The potential of coaching James and the financial package were alluring.
"Let's face it, the chance to coach the greatest player in the world right now is appealing," Izzo said. "It was a good package. All of those were factors. A lot of the former players [at Michigan State] like Magic, Scott Skiles and Steve Smith helped out a lot. In the end, I think I'm maybe more meant for college. We've done good things and we've got a good team coming back. I have an obligation to Michigan State. They gave me an opportunity [to replace legendary Jud Heathcote as an assistant to head coach]."
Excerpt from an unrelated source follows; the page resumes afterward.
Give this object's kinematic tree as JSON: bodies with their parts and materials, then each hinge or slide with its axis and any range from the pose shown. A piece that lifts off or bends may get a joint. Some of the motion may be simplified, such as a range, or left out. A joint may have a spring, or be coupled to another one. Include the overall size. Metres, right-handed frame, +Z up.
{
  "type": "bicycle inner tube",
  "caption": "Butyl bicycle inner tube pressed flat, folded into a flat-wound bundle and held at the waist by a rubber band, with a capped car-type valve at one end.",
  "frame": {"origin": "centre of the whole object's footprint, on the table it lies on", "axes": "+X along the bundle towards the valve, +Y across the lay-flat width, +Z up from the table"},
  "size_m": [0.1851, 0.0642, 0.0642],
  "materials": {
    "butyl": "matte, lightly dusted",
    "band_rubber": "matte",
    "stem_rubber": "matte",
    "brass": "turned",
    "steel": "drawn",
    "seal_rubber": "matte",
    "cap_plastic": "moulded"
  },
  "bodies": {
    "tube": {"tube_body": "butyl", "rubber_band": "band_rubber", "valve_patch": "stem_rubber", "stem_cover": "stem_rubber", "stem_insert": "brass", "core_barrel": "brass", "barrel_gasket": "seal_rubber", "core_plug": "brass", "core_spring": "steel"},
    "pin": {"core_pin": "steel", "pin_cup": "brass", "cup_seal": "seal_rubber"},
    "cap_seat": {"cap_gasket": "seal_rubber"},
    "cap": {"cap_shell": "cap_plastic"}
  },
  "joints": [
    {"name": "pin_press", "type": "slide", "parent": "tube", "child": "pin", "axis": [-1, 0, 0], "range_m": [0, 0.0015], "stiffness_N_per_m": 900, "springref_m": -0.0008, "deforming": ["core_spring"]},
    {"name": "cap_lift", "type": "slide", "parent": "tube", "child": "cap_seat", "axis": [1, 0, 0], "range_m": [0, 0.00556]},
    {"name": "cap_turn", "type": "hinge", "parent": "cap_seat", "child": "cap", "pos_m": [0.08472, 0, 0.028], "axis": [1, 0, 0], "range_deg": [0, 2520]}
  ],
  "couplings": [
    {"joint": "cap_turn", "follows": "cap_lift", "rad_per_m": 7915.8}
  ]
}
But the final weekend of mulling over the agonizing decision was not a fun one. Izzo was swarmed by media from Michigan and Cleveland and throughout the nation wondering what he would do and when he would decide. He took the weekend to make a decision before his basketball camp began. He made his announcement June 16.
When he was riding up the elevator to the news conference with Kalin Lucas, Durrell Summers and Draymond Green, he asked player if they would have done the same. He said all three said they would have gone to the NBA. Having to deal with the constant nagging of his decision made Izzo appreciate what recruits go through in deciding on a school and college players on whether or not to declare and stay in the NBA draft.
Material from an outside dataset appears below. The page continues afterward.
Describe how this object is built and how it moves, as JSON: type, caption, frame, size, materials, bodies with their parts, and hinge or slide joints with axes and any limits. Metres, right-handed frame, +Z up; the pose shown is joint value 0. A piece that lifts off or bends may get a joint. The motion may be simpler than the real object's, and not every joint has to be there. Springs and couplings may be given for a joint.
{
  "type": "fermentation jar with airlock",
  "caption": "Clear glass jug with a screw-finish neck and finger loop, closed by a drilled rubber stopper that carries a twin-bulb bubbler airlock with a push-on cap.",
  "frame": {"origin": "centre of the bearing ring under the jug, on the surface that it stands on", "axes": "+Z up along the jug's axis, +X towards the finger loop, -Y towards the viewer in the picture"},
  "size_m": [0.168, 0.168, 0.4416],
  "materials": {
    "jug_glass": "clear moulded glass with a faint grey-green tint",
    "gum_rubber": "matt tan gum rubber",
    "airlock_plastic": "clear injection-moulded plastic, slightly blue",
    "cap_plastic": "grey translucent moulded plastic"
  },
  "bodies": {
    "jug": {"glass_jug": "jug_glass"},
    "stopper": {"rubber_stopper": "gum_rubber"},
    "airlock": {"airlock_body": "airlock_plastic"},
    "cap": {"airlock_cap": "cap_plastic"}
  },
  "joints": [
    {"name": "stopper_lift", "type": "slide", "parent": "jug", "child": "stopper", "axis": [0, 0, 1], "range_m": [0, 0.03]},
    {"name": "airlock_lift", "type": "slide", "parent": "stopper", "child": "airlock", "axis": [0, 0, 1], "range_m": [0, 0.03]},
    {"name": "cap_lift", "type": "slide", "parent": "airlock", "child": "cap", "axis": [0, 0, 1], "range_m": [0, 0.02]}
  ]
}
AP Photo/Al GoldisIn the end, Tom Izzo simply couldn't leave MSU.
"I think I learned a lot and it will make me a better coach in terms of dealing with my own players,"' Izzo said. "You have to make tough decisions that affect your entire life and family."
Izzo is president of the National Association of Basketball Coaches and one of the issues bothering him is how much is thrown on a coach's plate these days. The academic responsibilities, the graduation rates, the coaching, the recruiting, the fundraising. All have been tossed on the coach and a failure in any category can be cause for dismissal for some depending on their contracts. In the NBA, the responsibility is one thing -- coaching.
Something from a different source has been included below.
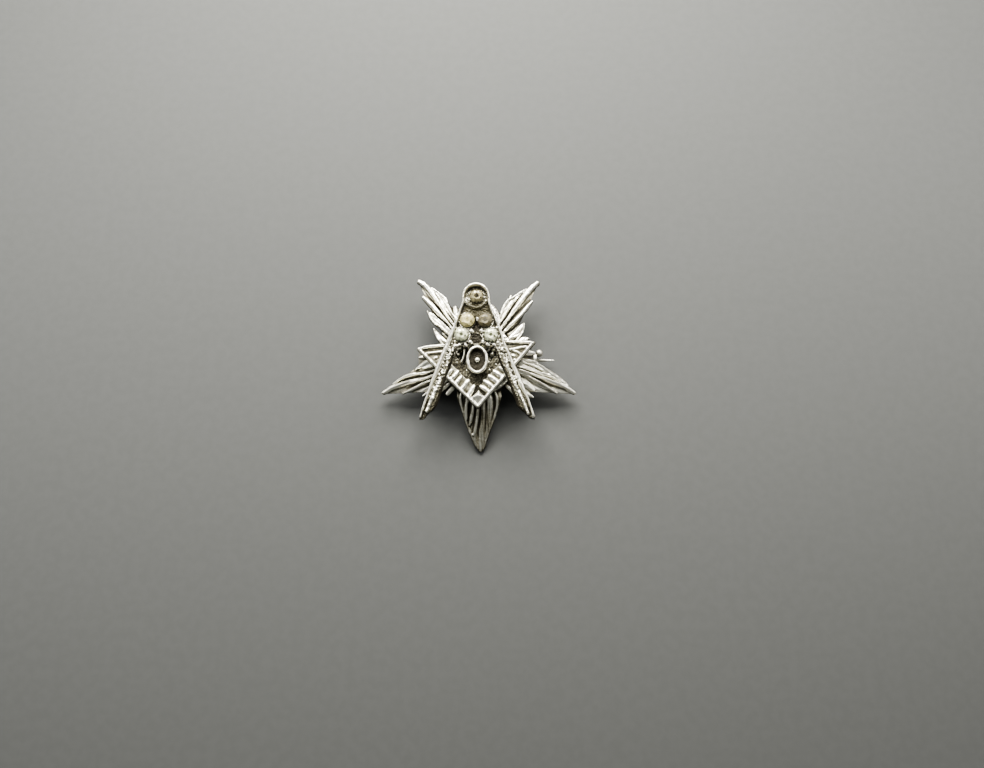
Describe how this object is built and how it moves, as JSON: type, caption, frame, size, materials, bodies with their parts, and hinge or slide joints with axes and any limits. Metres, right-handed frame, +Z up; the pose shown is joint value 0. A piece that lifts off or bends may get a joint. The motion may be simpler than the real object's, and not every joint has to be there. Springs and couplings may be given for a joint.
{
  "type": "fraternal lapel pin",
  "caption": "Silver-tone lapel pin: a ridged star under a builder's square and stone-set compasses, a plain oval ring in the middle, and a hinged pin stem with a turning catch behind.",
  "frame": {"origin": "middle of the outline, on the table that the pin lies on", "axes": "+X towards the pin stem's point, +Y towards the head of the compasses, +Z up from the table and out of the star's face"},
  "size_m": [0.0264, 0.024, 0.0072],
  "materials": {
    "silver_cast": "worn bright plating over a cast, dark in the grooves",
    "silver_relief": "worn bright plating, dark in the recesses",
    "pin_steel": "satin, plated",
    "stone_clear": "cut glass over worn foil",
    "stone_yellowed": "cut glass, yellowed and clouded"
  },
  "bodies": {
    "front": {"star": "silver_cast", "builders_square": "silver_relief", "compasses": "silver_relief", "centre_ring": "silver_relief", "stone_1": "stone_yellowed", "stone_2": "stone_yellowed", "stone_3": "stone_yellowed", "stone_4": "stone_clear", "stone_5": "stone_clear", "pin_back": "pin_steel", "hinge_rivet": "pin_steel"},
    "stem": {"pin_stem": "pin_steel"},
    "catch": {"catch_lever": "pin_steel"}
  },
  "joints": [
    {"name": "stem_hinge", "type": "hinge", "parent": "front", "child": "stem", "pos_m": [-0.00695, 0.00098, 0.0011], "axis": [0, 0.9969, 0.0785], "range_deg": [0, 70]},
    {"name": "catch_turn", "type": "hinge", "parent": "front", "child": "catch", "pos_m": [0.0069, 0.00098, 0.0011], "axis": [-1, 0, 0], "range_deg": [0, 110]}
  ]
}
"Having some down time was something that was I definitely looking into," Izzo said.
Yet the allure of Michigan State is what pulled Izzo back. He has coached the Spartans to six Final Fours and one national championship -- and has a team that will be able to compete for another in 2010-11.
The least likely yet the most disappointing Final Four appearance came in April. Izzo said that having Lucas and Chris Allen get injured during the tournament and not having Delvon Roe able to practice (despite playing) made the run to Indianapolis even more surprising. But with Kansas and Kentucky eliminated, it wasn't the most intimidating Final Four field. The title was there for the taking.
"We were a dysfunctional team in a way," Izzo said. "We were hobbling in and I thought it was unlikely to get [to the Final Four], yet I thought it was our best chance to win a national championship. It wasn't the  field with three No. 1 seeds. Duke was Duke, but it wasn't like the other years. West Virginia was down a starter (Darryl Bryant) and Butler was a good team. But I didn't think it was as strong a field as the one before. I thought we had a chance."
With that said, MSU could have easily lost to New Mexico State, Maryland, Northern Iowa or Tennessee in four close games before the 52-50 loss to Butler in the Final Four.
"I'm disappointed that we didn't play well," Izzo said. "But give Butler credit."
As for this season, Izzo said Lucas is still a few weeks away from getting on the court after the Achilles injury. Ultimately he'll miss six months during a crucial time when he could have been improving his game. But Izzo said for Lucas to do what Mateen Cleaves did and win a national title in his second shot (he didn't play in the Final Four last season), he needs to become an even better leader.
"He has to be that guy that drags people with him, that's how you win championships," Izzo said. "Draymond Green does a good job, but it has to be the quarterback."
Raymar Morgan finished his eligibility and the Spartans will miss his defensive versatility, but Roe is finally healthy after dealing with knee injuries the past three seasons and Izzo is convinced Summers is going to be a star guard. The Spartans have rotating bigs in Garrick Sherman and Derrick Nix, but the expectation is that incoming freshman Adreian Payne (who Izzo said has been out with a shoulder injury all summer) will be the new fixture inside.
Assuming Allen returns, depth on the perimeter should be fine with Korie Lucious and newcomers Keith Appling and Russell Byrd joining Summers and Lucas. Allen is being watched closely by Izzo. He's in summer school but according to Izzo has had "some classroom and off-court issues that I'm not happy with.'' When last season was over, Izzo wasn't sure he was going to bring him back but said Allen has "done a lot better."
As for the schedule, it is so loaded -- the Maui Invitational with Kentucky, Washington, Wichita State and Connecticut highlighting; at Duke in the ACC/Big Ten Challenge; against Syracuse at the Jimmy V Classic in New York; Texas and South Carolina at home -- that Izzo pushed a return game to Gonzaga to the 2011-12 season.
"We're one of the teams, one of 12 to 15 teams, that can win [the national title],'' Izzo said. "The goal this year is to get back and win one. We've got enough talent to make a run."